Network File System (NFS):
NFS is another file based storage protocol. NFS is traditionally used in Linux and Unix environments. NFS is also a widely used protocol for VMware environments and can offer several benefits for virtual machine storage. As a file based storage protocol NFS experiences many of the same limitations as stated for CIFS above.

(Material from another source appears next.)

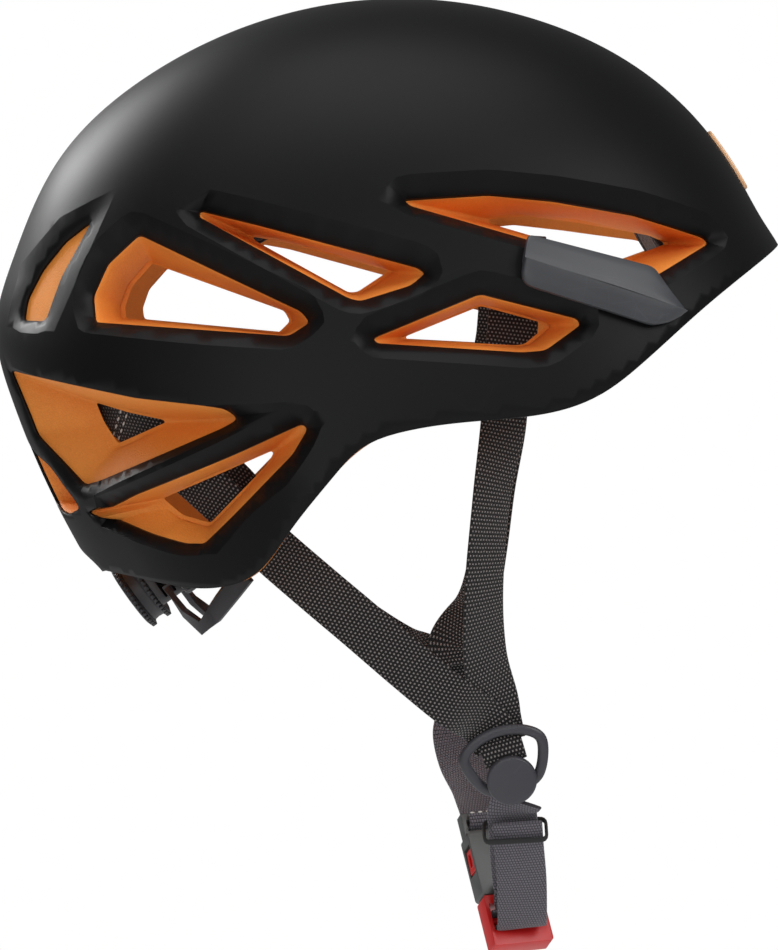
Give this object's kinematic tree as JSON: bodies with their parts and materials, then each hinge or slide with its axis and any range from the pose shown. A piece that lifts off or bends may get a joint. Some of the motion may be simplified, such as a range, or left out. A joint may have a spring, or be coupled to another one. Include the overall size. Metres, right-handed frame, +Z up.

Hyper Text Transfer Protocol (HTTP) and others:
When the cloud discussion leaves the data center (private/internal cloud) and moves up to the service provider level such as Google, Amazon, or the TelCos the protocols listed above may not have the necessary scalability. When you begin talking about supporting thousands of customers with multiple Terabytes each, traditional storage protocols may not suffice. It has to do with both the scalability of the systems and the administration of the disk. iSCSI and FC both require a fair amount of management for the RAID, volumes, and LUNs, whereas CIFS and NFS require a fair amount for the security and volumes. Protocols such as HTTP based storage are being used to simplify storage configuration and increase its scalability.
Which is the right protocol to use when moving to the cloud? Obviously there is only one answer! As always in IT ‘it depends.’ Each protocol has it’s uses, benefits and drawbacks. The most important thing to remember is that most environments can benefit from more than one or all of these protocols. Every application is different and any given protocol may have advantages for a particular app. The only universal truth in cloud storage is that protocol flexibility will be key.